Repository files navigation

Statistics_for_Data_Scientists (SDS) course assignments

The repository contains five tasks according to the following structure:

1- Logistic regression.

Assignment 1 was about fitting a logistic regression for the following:

- The effect of the ozone and cultivar on the infection

# Logistic regression model formulation:
p(x) = 1/(1+exp(beta0 + beta1*ozone + beta2*cultivar + beta3(cultivar*ozone)))

- The interaction between ozone and cultivar by comparing a full and reduced model

# Full model:
lgF <- glm(cbind(Infected, 1-Infected)~cultivar+ ozone+ cultivar:ozone, data = data, binomial)

# Reduced model:
lgR <- glm(cbind(Infected, 1-Infected)~cultivar+ ozone, data = data, binomial)
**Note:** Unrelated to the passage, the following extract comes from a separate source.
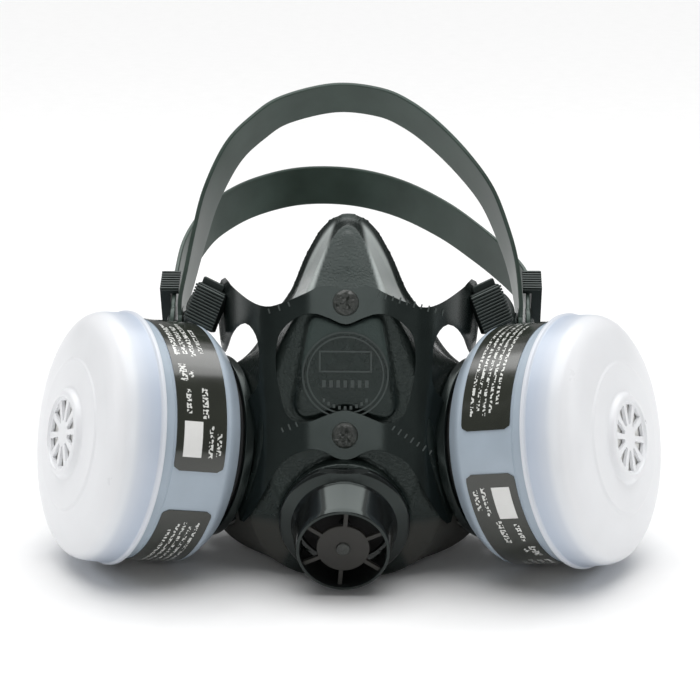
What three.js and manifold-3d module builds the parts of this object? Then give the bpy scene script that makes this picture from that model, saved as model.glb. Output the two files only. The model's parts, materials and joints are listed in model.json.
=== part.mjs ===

A brief explanation of the data:

Botrytis cinerea is a pathogen that can infect beans (Phaseolus vulgarus). One expects that the damage is more severe in plants that are weakened due to ozone gas. To investigate this, 20 days old plants of 3 cultivars (Strat, Pros, and Lit) are taken and given an ozone treatment with concentrations 0, 120, 180, or 270 ppm. For each concentration, 30 plants of each cultivar were used. Subsequently, each plant was inoculated with botrytis and after a few days, it was observed if a plant was infected or not. The data can be found in the file botrytis.csv.

2- Regularized regression.

The goal of Assignment 2 is to predict ash content from spectra by creating a model with a good fit using cross-validation, regularized regression, and lasso regression techniques.

A brief explanation of the dataset:

The dataset in this exercise consists of ash content (in percentages) and fluorescence spectra from 324.5 to 560.0 nm of 265 samples of sugar. The Ash content of refined granulated sugar must not exceed 0.015% by most standards. Ash content can be reduced by maintaining proper filtration, sufficient washing during centrifugation of the sugar, and proper handling of the sugar during drying and screening. The data are in the file SugarData.Rdata.

3- Linear mixed models.

In Assignment 3, we explored mixed models through using ANOVA and REML.

A brief explanation of the experiment:

experiment to investigate the influence of two levels of feed ratio on the growth of
animals. It is also investigated whether the feed ratio has a similar effect for males and females. In setting the experiment, 24 animals were selected from 12 representative litters. Pairs of 6 males and 6 females were randomly selected from the representatives and two feed ration levels are randomly assigned to the pairs making the design a split plot. The growth per animal over a fixed period of time is predicted using the feed ratio and sex level variables. Since the representatives are from the same parent, this introduces dependence in the paired variable and thus the choice for mixed models. Summary of data shows the mean growth of animal is 31.45.

4- General additive models (GAMs).

Assignment4 focused on applying generalized additive models (GAMs) for predicting grain number in a specific maize hybrid. Our analysis focused on a single maize hybrid grown in 25 different environments(observations) under 14 different environmental characterizations(variables).

5- Trre-based methods.

In Assignment 5, we predicted patients with the liver disease either positive or negative using tree-based methods such as Random Forest, Bagging, and Boosting algorithms with different settings and hyperparameters to investigate the different accuracy in each model, Also, the specificity and sensitivity to measure the performance of all classification models. Moreover, logistic regression was used to predict positive cases of liver disease, and the comparison was applied with the tree-based methods. The provided datasets contain 400 patient profiles which include the gender, age, and other eight enzyme ratios (10 observations in total).